The Middle Jurassic sea, as indicated by its faunal assemblages and lithologic characteristics, was very shallow, warm, clear, generally well aerated, and its bottom in many places supported benthonic organisms.

The Early Callovian sea was extremely shallow throughout its eastern part, as indicated by an abundance of Lingulas and Ostreas and the presence of sandstones interpreted as littoral deposits. Lingulas were less common in the central and western parts of the sea, but an abundance of Grypkaea and other benthonic mollusks attests to the shallowness of the water. The fauna is similar to that of the Middle Jurassic except for the absence of corals and nerineid gastropods, which may indicate cooler waters during Callovian time.
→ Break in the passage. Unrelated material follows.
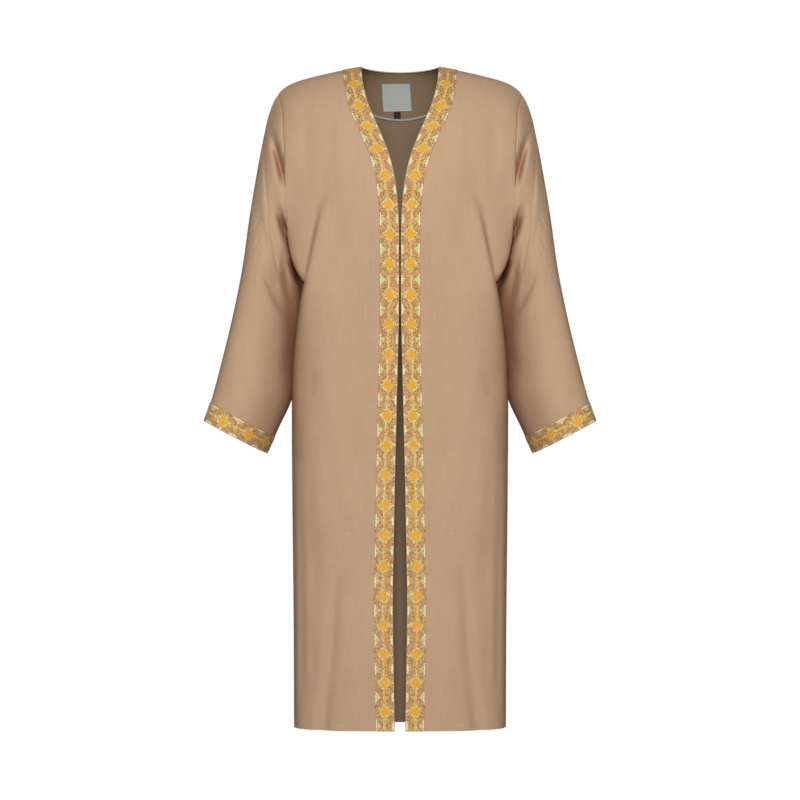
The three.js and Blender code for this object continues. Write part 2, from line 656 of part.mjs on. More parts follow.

The Oxfordian sea was probably somewhat deeper than the Callovian sea, and locally the waters may have been stagnant, as indicated by pyritized fossils. However, some of the sandy beds along its western margin were probably deposited in the littoral zone, as indicated by the presence of Ostrea and Mytilus. Its deposits are distinguished from the underlying Jurassic rocks by having abundant glauconite and numerous belemnites. These probably signify an abundance of organic matter and of minerals, such as phosphate, derived from the lands to the west. The presence of considerable driftwood in the Oxfordian sandstone in Montana shows that the bordering lands were covered with vegetation. The faunal assemblage is similar to that of the lower Callovian, although most of the species are different.